» Goal: In the listing that follows, the range to quote begins at the line that has "Continue the build123d" and ends after the line that has "and point it."; quote it verbatim and add nothing.

» Entries provided:

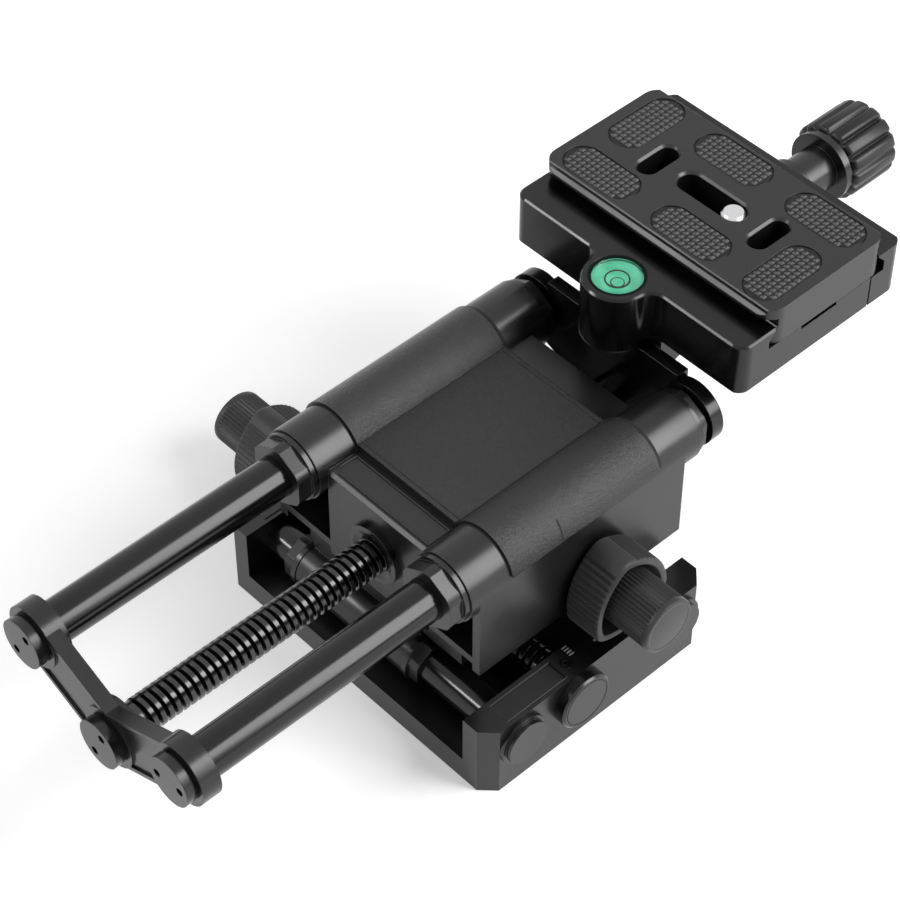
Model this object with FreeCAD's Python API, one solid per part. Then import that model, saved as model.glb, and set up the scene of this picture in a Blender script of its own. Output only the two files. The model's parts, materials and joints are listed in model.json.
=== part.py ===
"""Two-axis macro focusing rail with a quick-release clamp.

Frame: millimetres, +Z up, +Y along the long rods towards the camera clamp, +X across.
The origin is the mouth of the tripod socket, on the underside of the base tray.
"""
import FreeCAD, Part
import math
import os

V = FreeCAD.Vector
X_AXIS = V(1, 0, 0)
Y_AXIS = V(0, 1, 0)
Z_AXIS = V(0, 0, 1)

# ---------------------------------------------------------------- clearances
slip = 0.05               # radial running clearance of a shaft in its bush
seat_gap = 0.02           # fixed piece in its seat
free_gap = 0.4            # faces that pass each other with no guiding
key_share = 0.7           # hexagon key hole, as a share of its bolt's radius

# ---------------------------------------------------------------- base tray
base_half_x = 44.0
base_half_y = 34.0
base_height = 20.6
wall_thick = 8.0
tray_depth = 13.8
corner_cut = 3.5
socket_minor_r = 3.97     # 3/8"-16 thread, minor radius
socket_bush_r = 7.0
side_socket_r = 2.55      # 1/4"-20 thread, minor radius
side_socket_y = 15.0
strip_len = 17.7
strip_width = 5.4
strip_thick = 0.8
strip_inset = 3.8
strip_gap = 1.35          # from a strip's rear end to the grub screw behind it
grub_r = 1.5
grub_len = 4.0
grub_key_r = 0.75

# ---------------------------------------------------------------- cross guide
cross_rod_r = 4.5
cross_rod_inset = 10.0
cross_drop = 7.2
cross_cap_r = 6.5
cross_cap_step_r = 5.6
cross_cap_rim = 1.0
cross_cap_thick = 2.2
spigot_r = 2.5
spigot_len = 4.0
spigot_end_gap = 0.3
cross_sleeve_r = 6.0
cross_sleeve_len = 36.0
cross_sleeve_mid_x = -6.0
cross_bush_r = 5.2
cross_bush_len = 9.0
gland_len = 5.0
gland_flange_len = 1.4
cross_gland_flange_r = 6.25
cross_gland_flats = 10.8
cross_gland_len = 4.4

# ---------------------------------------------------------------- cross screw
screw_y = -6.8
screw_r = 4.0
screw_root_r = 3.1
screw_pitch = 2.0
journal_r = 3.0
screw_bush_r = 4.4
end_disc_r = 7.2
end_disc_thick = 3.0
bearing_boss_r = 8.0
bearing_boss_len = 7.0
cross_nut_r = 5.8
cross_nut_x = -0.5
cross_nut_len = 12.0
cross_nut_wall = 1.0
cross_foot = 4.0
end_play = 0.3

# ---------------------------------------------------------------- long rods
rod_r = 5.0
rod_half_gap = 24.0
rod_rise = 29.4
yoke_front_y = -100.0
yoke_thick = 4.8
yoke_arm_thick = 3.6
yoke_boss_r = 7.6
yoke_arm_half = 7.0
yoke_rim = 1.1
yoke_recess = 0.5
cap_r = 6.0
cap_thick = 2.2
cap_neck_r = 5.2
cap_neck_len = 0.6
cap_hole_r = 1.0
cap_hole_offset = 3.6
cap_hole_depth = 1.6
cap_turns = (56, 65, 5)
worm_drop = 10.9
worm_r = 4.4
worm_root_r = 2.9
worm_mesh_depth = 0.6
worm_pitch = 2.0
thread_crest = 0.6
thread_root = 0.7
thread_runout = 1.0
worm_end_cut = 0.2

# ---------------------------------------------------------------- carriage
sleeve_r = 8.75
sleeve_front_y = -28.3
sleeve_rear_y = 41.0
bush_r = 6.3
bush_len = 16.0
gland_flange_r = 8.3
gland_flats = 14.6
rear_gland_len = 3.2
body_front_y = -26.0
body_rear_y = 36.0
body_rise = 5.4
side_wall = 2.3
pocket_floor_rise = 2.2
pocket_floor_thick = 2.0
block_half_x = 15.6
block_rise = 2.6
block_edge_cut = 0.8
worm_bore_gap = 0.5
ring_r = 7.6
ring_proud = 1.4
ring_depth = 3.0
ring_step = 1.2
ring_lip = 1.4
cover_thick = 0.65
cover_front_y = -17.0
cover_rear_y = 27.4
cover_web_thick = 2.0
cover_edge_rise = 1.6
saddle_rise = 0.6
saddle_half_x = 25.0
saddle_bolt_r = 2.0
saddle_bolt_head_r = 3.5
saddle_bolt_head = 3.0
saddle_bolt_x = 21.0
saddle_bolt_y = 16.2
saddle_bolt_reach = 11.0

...

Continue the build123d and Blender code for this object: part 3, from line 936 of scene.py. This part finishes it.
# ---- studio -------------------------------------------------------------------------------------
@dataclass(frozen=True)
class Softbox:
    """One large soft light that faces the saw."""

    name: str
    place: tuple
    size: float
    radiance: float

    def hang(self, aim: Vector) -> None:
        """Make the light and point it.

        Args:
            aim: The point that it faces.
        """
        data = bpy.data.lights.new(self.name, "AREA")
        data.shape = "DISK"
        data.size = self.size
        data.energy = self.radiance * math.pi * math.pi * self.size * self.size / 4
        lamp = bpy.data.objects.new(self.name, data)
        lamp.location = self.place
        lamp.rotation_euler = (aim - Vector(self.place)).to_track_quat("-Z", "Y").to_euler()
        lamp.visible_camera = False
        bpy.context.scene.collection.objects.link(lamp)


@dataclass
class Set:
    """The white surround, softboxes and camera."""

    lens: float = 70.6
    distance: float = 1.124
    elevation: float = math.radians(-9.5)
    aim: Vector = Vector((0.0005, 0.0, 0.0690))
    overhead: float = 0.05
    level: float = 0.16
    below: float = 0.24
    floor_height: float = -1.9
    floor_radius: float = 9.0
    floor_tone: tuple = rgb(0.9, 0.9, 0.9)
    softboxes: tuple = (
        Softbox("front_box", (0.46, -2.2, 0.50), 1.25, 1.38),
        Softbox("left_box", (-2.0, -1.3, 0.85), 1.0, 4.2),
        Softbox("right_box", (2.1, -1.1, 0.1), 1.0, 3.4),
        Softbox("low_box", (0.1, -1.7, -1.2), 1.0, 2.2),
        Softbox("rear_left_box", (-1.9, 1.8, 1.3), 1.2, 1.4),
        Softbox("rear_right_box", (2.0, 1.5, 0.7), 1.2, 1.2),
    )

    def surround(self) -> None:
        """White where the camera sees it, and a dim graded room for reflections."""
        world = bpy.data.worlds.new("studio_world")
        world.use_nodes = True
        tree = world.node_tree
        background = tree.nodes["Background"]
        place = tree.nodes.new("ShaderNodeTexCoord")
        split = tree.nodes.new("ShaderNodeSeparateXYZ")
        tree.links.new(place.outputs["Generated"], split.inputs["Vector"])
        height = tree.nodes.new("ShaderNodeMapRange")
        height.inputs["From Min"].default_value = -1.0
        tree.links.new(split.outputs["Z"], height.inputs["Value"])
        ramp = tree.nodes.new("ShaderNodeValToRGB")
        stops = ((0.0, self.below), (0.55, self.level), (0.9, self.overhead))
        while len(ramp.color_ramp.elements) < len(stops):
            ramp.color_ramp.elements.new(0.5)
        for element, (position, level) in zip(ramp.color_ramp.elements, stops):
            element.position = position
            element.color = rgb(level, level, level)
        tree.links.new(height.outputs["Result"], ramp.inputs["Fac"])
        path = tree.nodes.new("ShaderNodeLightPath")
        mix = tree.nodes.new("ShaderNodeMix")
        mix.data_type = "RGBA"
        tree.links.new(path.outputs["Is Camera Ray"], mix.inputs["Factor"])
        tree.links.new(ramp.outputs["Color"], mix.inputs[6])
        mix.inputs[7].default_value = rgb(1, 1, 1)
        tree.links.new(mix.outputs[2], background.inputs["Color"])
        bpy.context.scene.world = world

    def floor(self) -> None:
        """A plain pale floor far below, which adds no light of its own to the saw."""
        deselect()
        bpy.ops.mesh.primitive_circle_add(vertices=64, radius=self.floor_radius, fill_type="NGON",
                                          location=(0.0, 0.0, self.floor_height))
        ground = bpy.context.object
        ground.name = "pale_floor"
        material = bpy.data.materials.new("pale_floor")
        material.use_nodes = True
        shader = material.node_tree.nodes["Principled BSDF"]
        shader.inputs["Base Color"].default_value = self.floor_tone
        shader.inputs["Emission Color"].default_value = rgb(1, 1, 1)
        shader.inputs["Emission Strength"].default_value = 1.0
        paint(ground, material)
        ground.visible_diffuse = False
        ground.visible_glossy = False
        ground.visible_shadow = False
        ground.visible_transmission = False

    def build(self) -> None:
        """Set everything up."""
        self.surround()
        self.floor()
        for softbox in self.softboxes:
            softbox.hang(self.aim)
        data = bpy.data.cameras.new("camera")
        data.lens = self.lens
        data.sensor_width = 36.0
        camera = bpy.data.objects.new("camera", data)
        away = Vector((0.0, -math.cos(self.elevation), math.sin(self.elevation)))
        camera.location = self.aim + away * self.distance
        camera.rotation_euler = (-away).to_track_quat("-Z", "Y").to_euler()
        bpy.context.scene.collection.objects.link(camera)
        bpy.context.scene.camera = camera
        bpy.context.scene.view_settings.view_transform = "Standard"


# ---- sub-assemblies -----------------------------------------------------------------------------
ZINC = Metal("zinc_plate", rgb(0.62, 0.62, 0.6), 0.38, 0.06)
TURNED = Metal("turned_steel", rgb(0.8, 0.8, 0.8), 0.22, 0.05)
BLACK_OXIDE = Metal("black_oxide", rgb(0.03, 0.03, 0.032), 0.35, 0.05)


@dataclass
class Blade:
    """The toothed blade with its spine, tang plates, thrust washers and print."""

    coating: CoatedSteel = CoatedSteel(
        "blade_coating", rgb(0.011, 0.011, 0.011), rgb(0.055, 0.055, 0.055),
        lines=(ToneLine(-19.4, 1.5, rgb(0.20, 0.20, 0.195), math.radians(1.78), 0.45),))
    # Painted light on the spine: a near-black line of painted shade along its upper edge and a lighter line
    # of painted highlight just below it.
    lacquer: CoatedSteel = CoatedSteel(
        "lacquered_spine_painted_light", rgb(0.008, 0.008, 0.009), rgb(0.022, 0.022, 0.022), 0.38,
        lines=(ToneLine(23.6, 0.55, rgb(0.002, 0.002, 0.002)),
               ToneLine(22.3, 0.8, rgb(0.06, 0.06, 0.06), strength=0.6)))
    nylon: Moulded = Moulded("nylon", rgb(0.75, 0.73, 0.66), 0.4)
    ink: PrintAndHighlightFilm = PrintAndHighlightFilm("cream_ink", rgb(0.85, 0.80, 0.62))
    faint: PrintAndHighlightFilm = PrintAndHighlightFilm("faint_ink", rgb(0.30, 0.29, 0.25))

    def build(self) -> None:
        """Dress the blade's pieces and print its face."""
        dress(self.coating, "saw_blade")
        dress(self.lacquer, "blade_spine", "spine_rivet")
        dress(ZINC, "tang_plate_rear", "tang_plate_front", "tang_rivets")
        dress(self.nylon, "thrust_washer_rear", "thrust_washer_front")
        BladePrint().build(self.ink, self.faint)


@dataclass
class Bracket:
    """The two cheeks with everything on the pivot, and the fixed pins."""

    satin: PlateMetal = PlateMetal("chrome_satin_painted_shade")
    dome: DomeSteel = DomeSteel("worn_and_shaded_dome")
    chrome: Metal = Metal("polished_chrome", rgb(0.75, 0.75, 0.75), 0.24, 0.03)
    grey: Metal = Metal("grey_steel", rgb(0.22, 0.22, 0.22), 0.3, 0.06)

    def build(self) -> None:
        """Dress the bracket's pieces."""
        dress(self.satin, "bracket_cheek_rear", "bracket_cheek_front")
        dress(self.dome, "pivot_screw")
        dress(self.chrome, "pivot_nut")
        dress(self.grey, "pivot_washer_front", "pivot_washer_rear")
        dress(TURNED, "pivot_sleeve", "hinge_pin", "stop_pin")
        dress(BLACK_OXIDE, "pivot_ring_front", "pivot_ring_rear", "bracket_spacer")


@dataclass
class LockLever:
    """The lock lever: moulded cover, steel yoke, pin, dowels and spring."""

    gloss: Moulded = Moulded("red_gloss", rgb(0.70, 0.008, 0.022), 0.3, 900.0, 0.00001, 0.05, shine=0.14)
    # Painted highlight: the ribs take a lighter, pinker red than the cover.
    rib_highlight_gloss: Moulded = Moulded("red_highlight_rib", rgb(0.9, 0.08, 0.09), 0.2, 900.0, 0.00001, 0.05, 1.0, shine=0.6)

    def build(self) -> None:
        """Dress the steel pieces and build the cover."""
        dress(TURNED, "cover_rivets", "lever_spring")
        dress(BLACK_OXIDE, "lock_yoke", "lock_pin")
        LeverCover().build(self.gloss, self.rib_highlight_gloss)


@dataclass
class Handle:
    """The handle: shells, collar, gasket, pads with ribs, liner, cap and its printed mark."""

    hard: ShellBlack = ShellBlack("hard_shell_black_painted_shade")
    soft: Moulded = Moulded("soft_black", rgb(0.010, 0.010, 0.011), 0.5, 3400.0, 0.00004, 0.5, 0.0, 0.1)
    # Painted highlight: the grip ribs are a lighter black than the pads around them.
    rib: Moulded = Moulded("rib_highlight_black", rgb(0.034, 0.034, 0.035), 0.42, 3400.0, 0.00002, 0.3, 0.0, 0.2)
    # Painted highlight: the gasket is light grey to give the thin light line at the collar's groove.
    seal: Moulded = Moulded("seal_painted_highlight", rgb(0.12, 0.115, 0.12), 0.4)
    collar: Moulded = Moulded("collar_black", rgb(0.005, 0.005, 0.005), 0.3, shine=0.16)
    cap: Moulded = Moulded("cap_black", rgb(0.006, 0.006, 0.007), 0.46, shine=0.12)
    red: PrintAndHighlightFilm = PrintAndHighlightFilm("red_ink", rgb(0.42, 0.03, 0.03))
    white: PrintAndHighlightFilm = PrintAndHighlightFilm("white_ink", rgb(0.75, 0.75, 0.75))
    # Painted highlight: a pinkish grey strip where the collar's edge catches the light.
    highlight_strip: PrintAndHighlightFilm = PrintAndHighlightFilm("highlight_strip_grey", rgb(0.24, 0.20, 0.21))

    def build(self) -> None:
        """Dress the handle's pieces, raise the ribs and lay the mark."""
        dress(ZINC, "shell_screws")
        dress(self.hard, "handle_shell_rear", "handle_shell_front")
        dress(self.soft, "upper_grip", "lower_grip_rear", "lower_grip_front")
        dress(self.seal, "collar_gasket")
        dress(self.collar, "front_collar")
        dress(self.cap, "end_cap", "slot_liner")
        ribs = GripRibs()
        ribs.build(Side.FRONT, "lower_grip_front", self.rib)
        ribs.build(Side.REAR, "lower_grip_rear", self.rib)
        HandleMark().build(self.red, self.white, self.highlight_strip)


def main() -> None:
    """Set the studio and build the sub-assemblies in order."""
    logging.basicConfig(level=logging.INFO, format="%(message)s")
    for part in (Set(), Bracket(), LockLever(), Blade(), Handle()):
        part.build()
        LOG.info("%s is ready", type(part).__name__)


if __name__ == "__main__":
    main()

» Final answer:
Continue the build123d and Blender code for this object: part 3, from line 936 of scene.py. This part finishes it.
# ---- studio -------------------------------------------------------------------------------------
@dataclass(frozen=True)
class Softbox:
    """One large soft light that faces the saw."""

    name: str
    place: tuple
    size: float
    radiance: float

    def hang(self, aim: Vector) -> None:
        """Make the light and point it.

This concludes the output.